= Work required =
Filter these entries so that only lines with the word "each" remain.

[Entries with model source code]
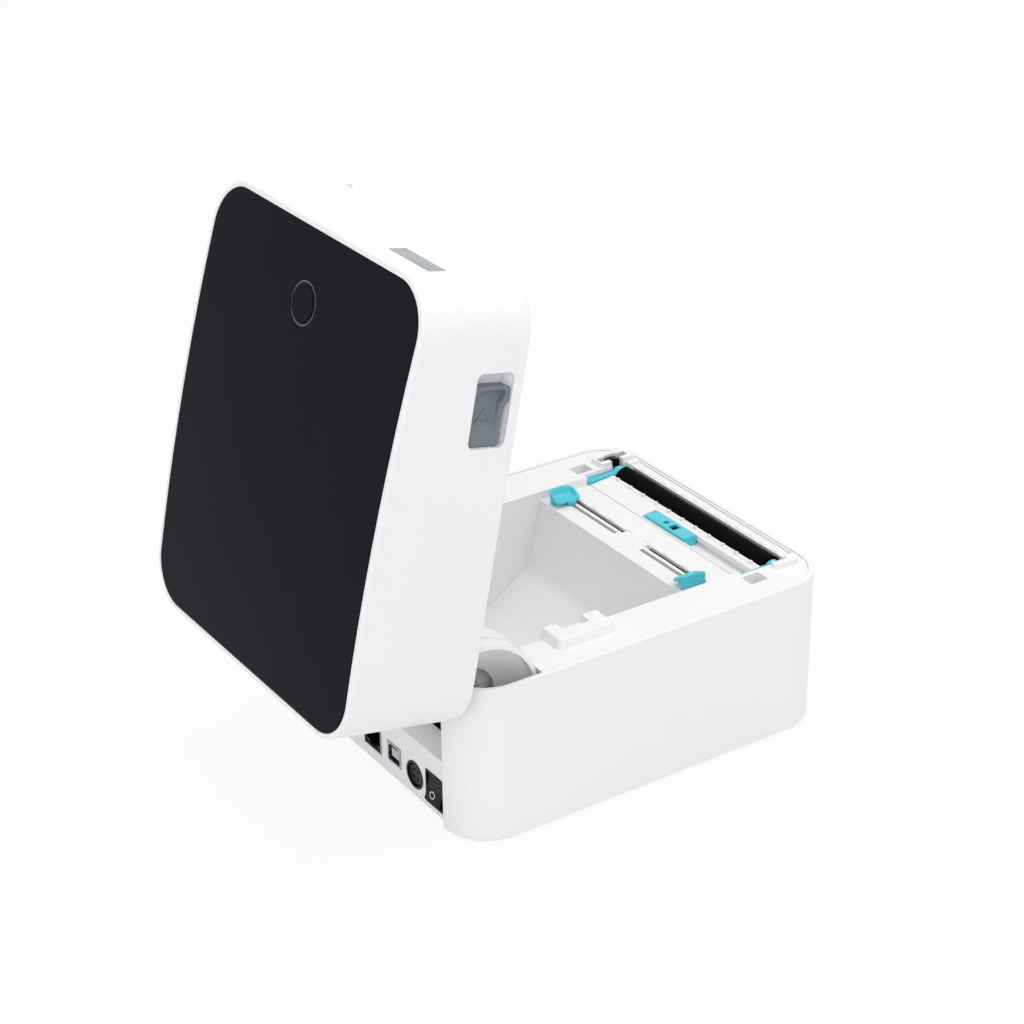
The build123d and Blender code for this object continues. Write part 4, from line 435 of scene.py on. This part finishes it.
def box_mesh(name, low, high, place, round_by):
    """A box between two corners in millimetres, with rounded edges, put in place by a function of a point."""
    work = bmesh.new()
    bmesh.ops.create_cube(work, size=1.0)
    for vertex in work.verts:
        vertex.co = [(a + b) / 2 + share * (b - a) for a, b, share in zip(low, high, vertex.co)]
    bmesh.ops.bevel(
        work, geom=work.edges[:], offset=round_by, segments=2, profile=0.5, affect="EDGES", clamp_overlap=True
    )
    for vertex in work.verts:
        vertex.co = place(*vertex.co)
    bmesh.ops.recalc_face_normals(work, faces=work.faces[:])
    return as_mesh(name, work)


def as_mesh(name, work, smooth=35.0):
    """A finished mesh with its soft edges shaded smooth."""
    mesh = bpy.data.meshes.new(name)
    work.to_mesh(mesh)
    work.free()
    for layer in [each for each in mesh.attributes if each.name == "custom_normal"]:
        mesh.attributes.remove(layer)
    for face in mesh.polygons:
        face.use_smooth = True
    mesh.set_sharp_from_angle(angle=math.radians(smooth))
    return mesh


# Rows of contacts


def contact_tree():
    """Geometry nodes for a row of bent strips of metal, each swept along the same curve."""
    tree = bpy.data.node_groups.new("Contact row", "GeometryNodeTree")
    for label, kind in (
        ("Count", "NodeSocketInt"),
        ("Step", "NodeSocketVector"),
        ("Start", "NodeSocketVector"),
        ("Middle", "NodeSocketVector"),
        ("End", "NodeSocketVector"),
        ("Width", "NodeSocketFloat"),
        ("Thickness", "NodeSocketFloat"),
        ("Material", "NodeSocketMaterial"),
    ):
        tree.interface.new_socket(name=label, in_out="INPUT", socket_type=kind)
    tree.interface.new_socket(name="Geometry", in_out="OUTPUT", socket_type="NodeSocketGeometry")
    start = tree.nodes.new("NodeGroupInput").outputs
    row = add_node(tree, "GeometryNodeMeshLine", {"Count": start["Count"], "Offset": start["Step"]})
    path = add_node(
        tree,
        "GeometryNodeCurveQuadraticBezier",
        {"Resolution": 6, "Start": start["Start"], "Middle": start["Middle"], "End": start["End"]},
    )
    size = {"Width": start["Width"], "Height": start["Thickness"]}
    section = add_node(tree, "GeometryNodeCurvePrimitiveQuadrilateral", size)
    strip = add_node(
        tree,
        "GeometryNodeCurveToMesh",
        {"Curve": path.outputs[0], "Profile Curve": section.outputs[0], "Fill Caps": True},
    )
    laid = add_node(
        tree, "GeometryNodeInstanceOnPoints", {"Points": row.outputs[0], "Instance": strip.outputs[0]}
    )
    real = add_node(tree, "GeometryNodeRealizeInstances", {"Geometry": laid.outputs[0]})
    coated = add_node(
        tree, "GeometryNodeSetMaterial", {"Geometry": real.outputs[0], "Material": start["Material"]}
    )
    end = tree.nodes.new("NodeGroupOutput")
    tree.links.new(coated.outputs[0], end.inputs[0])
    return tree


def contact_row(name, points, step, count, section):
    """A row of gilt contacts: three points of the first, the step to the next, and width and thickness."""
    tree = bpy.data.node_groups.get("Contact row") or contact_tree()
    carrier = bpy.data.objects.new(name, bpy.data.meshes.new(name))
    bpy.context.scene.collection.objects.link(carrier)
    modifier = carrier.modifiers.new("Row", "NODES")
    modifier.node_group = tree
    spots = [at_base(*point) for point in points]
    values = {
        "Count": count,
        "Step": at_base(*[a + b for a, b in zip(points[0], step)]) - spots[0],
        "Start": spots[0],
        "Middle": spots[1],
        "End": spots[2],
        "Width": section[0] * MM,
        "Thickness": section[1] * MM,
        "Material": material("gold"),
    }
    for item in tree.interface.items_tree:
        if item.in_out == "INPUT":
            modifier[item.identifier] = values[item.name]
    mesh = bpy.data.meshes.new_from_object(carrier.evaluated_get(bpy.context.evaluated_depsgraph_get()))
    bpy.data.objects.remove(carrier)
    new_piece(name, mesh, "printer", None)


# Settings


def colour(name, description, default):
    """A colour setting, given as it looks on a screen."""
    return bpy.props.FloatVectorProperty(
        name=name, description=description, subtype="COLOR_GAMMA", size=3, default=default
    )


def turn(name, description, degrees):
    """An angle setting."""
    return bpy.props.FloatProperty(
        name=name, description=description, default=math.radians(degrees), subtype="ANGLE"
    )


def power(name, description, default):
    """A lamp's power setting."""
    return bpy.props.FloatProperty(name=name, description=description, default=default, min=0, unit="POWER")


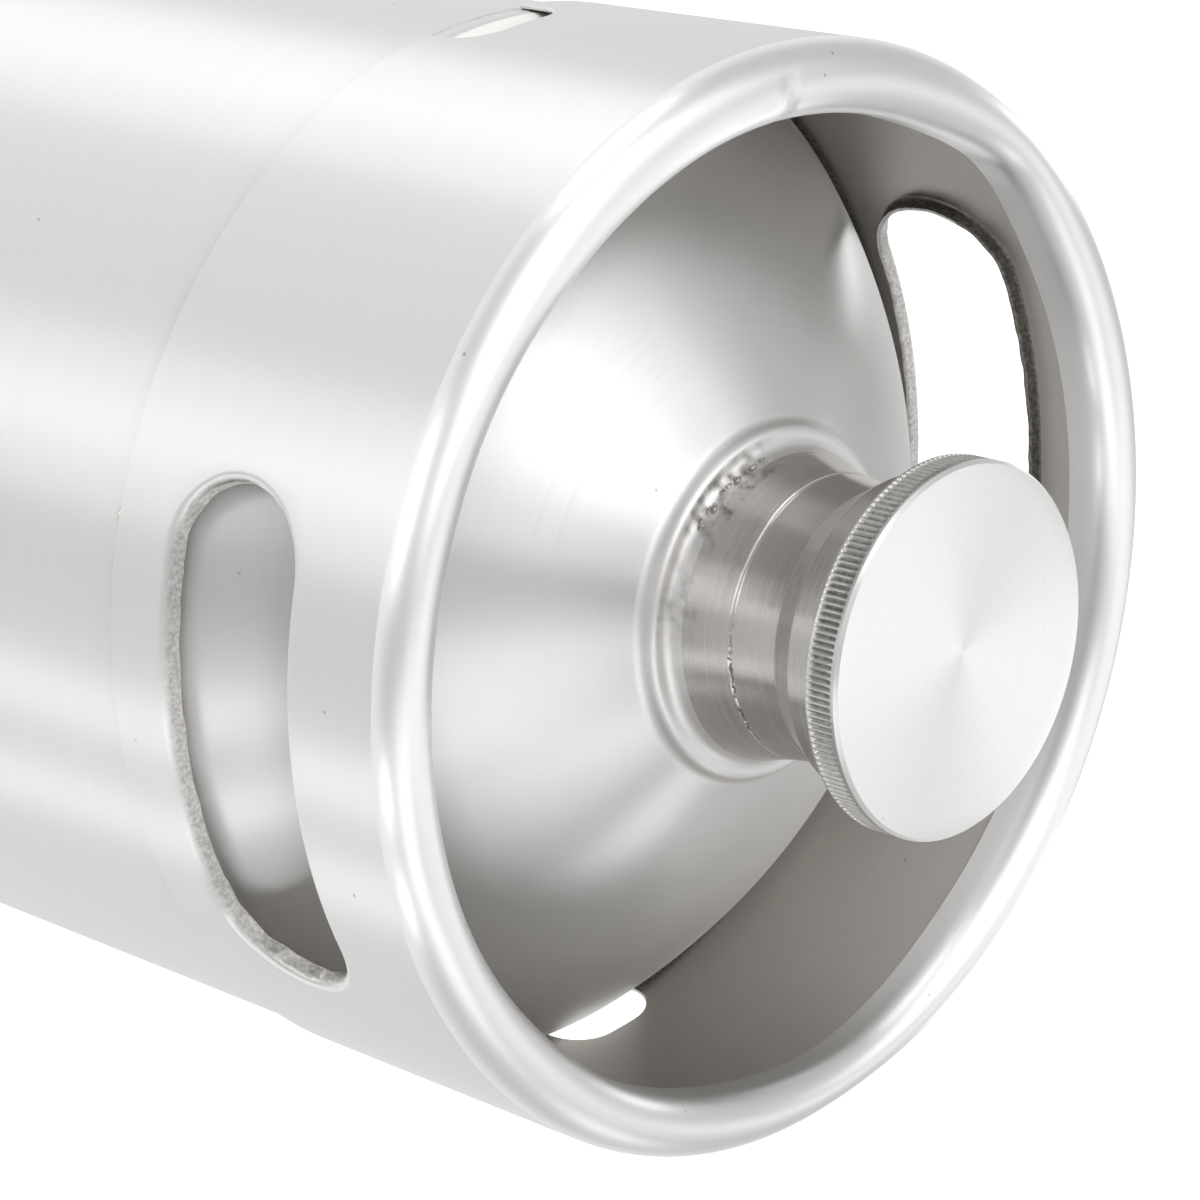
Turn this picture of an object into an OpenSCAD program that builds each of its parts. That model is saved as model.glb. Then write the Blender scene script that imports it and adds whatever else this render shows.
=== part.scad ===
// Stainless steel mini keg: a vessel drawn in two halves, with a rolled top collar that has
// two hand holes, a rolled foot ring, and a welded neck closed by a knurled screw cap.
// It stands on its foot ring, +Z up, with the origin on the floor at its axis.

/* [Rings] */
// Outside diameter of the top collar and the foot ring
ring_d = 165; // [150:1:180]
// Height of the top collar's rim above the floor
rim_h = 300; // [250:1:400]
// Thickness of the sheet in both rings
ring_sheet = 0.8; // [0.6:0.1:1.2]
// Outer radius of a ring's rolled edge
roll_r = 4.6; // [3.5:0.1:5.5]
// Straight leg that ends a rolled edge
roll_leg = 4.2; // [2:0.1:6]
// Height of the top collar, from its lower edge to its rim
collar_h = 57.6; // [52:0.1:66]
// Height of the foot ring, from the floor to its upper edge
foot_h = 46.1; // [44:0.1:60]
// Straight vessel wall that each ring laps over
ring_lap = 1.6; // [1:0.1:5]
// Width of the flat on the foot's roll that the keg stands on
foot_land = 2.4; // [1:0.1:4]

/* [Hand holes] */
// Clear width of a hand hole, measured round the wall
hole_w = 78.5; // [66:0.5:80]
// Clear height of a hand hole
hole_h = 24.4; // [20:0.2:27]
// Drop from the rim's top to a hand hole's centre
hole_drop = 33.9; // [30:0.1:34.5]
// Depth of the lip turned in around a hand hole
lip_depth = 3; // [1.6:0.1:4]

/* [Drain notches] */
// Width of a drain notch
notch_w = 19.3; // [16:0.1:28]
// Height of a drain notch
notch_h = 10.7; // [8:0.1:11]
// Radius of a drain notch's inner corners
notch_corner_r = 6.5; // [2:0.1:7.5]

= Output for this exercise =
    for layer in [each for each in mesh.attributes if each.name == "custom_normal"]:
    """Geometry nodes for a row of bent strips of metal, each swept along the same curve."""
Turn this picture of an object into an OpenSCAD program that builds each of its parts. That model is saved as model.glb. Then write the Blender scene script that imports it and adds whatever else this render shows.
// Straight vessel wall that each ring laps over